Malzahn was the offensive coordinator of Auburn’s 2010 national champions, helping mold Cam Newton into a Heisman Trophy winning quarterback.
Inheriting many of the same players who checked out under Chizik, Malzahn won the team over at the outset and has molded a club one year removed from being a laughingstock into a squad one victory away from claiming a national crown.
Of course I have no quarrel with anyone who thinks Cutcliffe deserves coach of year props, either.
Without Malzahn in the mix I’d have picked him, too.
To steer the Blue Devils to a 10-win regular season and ACC Coastal Division crown is remarkable.
But — and this is mainly why I went with Malzahn — the building blocks of a strong foundation were already in place because Cutcliffe put them there.
Last year — his fifth in Durham — Duke finished 6-6 in the regular season and earned a bowl bid.
In season six, Cutcliffe’s good work was there for the entire college football world to see as he authored a script that saw the frequent ACC cellar dwellers log a school record for victories and play for a league crown.

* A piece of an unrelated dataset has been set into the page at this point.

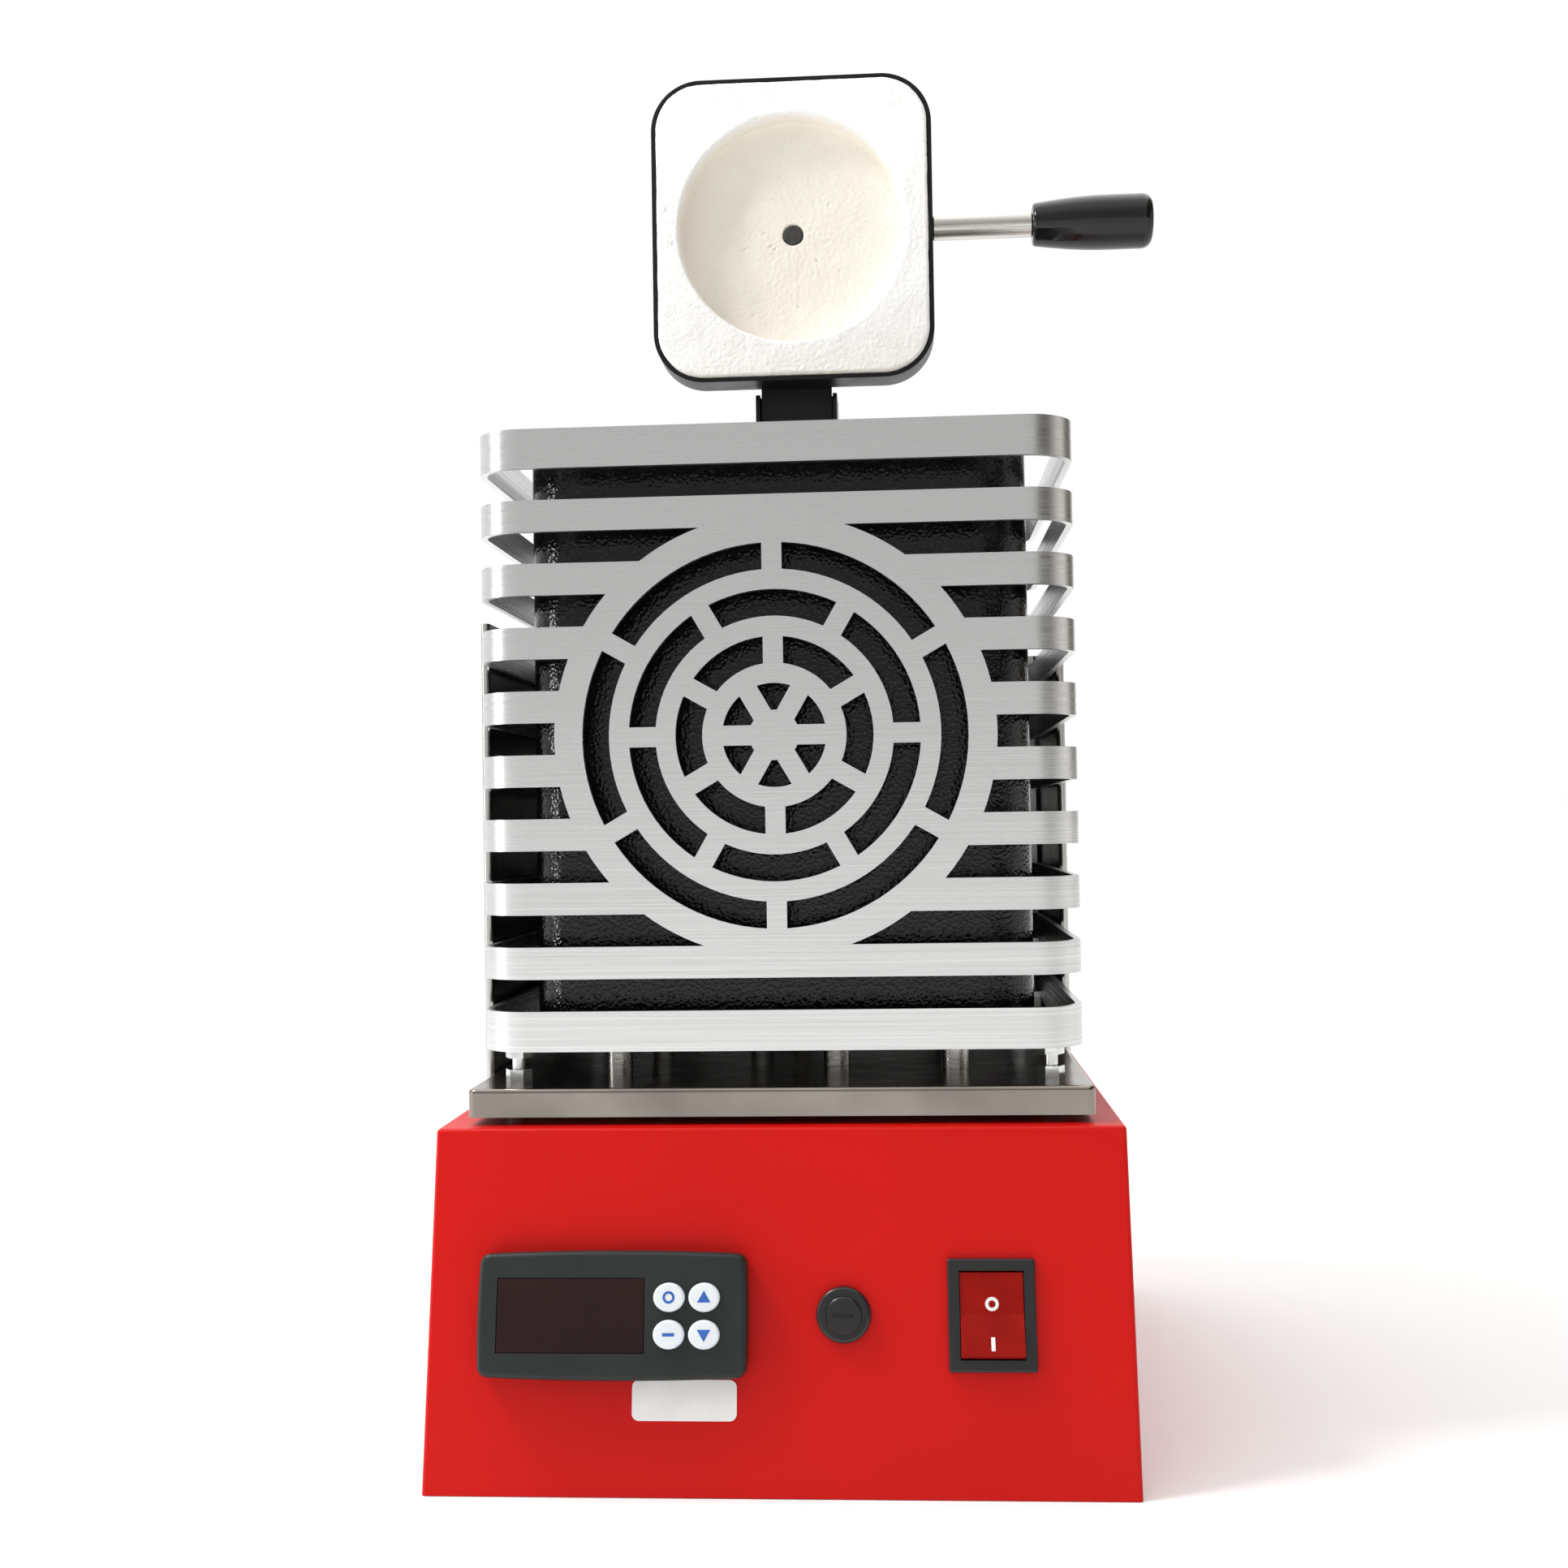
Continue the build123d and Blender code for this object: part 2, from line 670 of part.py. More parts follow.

Cutcliffe has already won Coach of the Year honors from the Walter Camp Football Foundation — and he might claim the Eddie Robinson Coach of the Year Award once all the votes are tabulated.
But whether he wins it or Malzahn gets the nod, a deserving man will be recognized for doing the best coaching job in major college football during a wild 2013 season.
Maybe flipping a coin to decide between them isn’t such a bad idea after all.